======== DATA PROVIDED

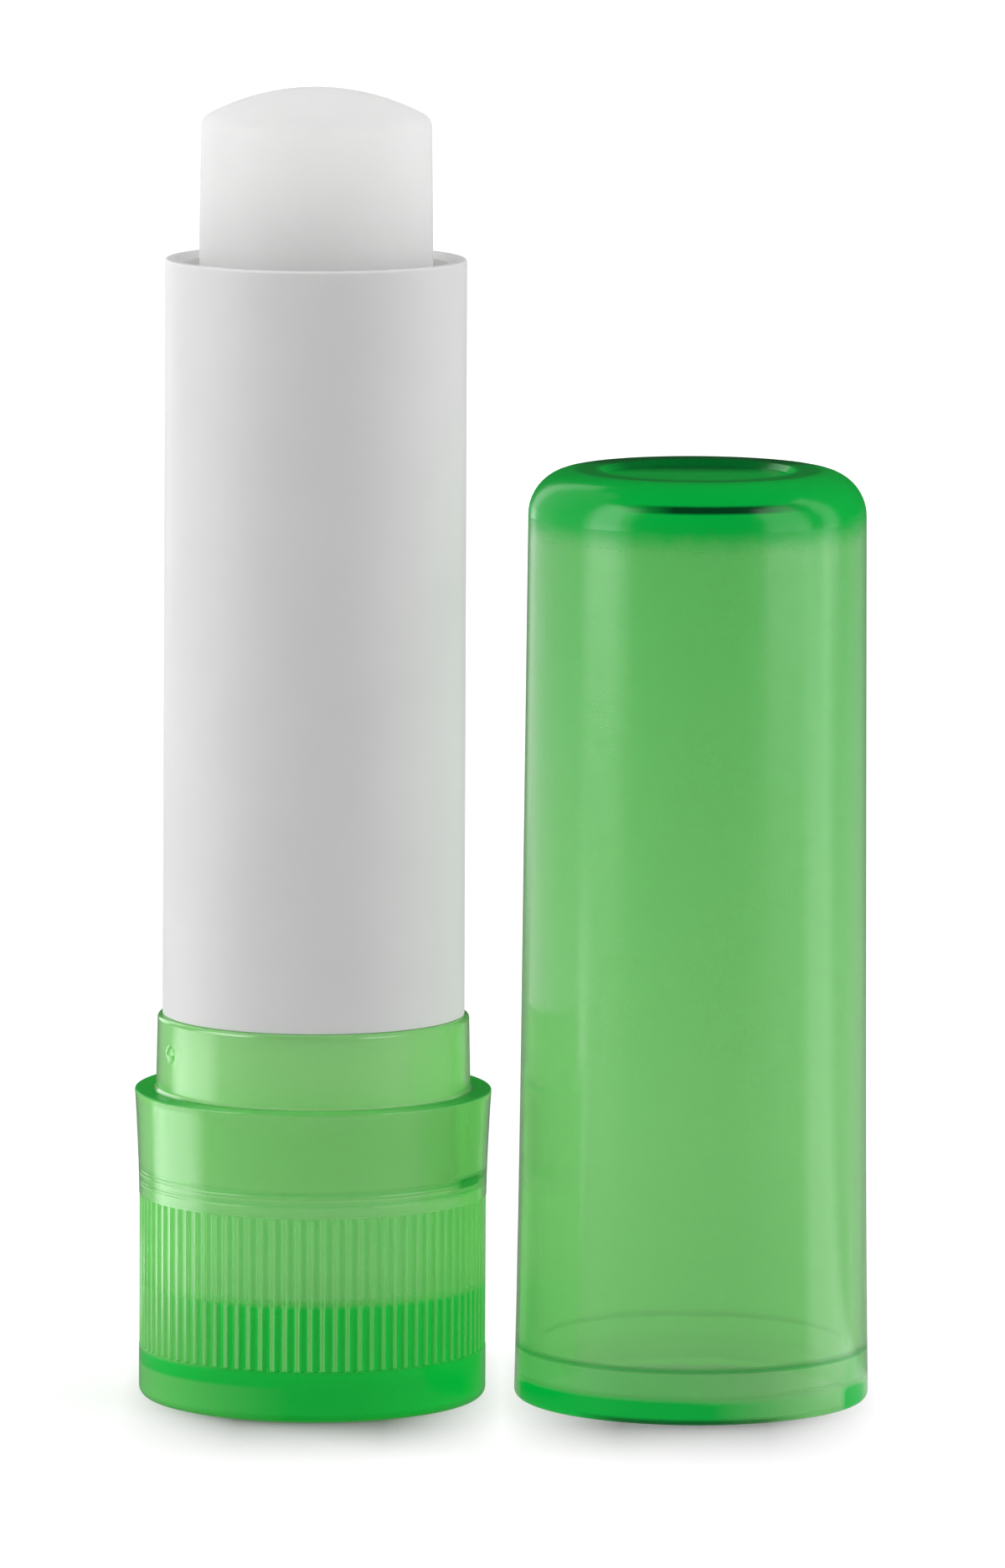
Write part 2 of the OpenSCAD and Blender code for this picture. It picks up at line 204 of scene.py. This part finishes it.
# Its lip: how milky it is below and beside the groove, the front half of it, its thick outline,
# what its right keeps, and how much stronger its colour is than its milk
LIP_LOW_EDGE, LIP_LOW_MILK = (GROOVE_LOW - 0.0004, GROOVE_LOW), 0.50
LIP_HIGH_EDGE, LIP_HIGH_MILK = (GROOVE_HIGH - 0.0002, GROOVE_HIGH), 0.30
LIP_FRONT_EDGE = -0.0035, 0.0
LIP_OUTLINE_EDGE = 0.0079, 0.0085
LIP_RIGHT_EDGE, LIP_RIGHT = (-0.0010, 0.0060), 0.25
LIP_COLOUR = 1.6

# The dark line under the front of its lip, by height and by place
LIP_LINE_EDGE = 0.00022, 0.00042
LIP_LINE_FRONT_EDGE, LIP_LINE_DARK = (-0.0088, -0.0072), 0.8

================

* [DIRECTIONS]:
Your task is to quote the lines above, beginning with the first and ending with the one that holds "LIP_COLOUR = 1.6".

* [SOLUTION TO THIS TASK]:
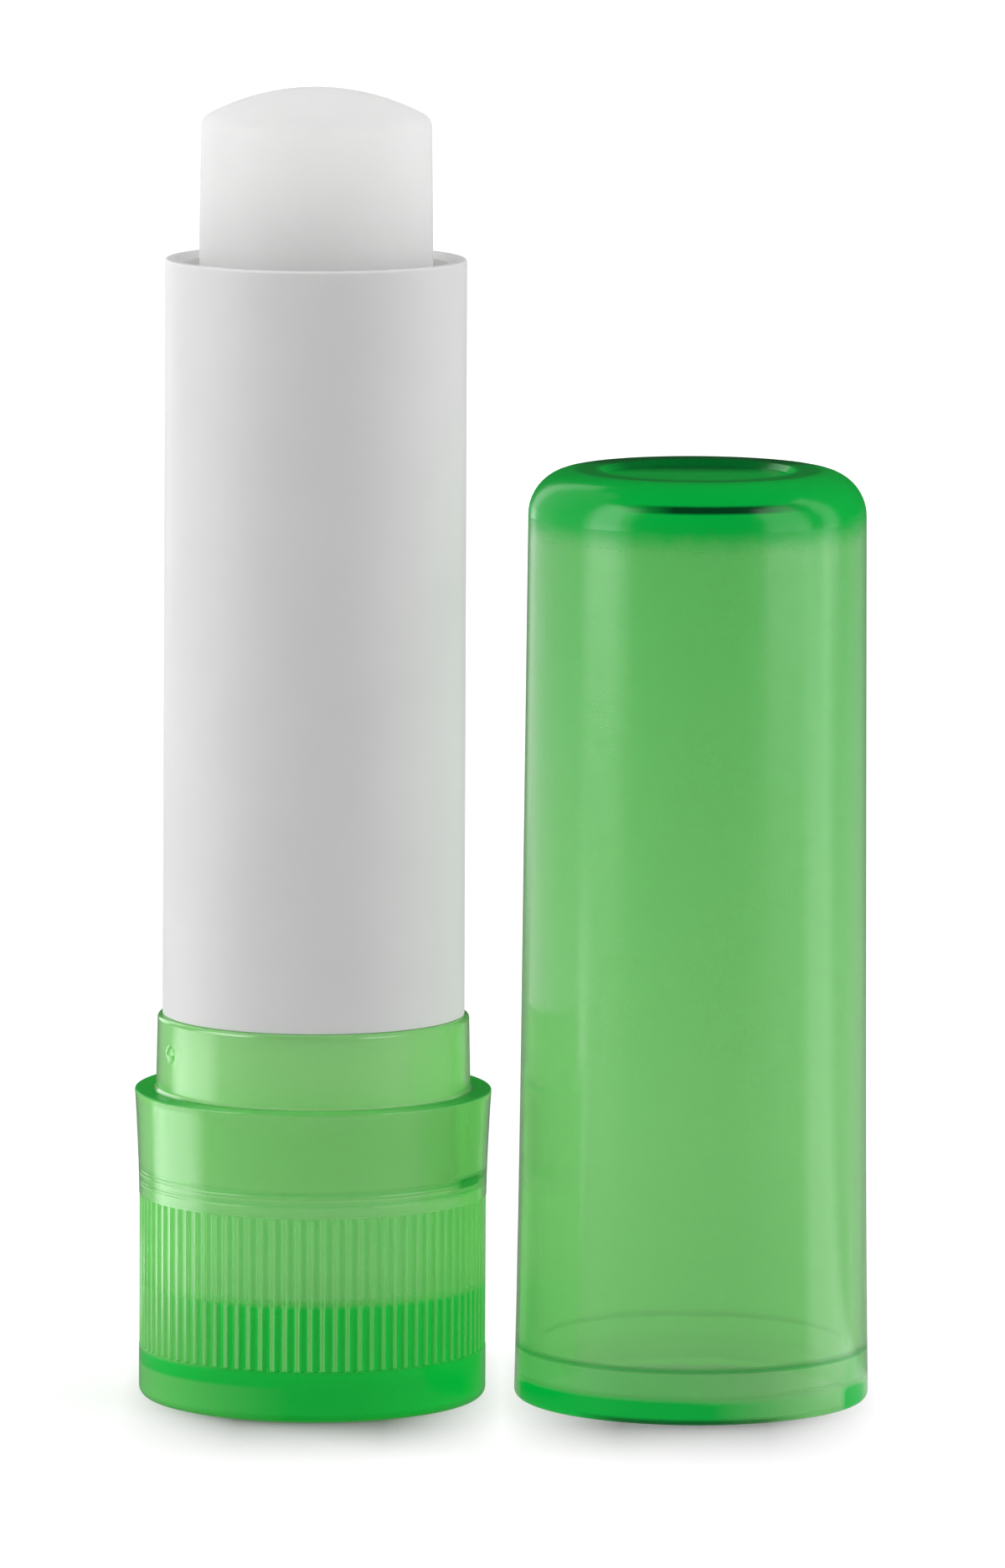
Write part 2 of the OpenSCAD and Blender code for this picture. It picks up at line 204 of scene.py. This part finishes it.
# Its lip: how milky it is below and beside the groove, the front half of it, its thick outline,
# what its right keeps, and how much stronger its colour is than its milk
LIP_LOW_EDGE, LIP_LOW_MILK = (GROOVE_LOW - 0.0004, GROOVE_LOW), 0.50
LIP_HIGH_EDGE, LIP_HIGH_MILK = (GROOVE_HIGH - 0.0002, GROOVE_HIGH), 0.30
LIP_FRONT_EDGE = -0.0035, 0.0
LIP_OUTLINE_EDGE = 0.0079, 0.0085
LIP_RIGHT_EDGE, LIP_RIGHT = (-0.0010, 0.0060), 0.25
LIP_COLOUR = 1.6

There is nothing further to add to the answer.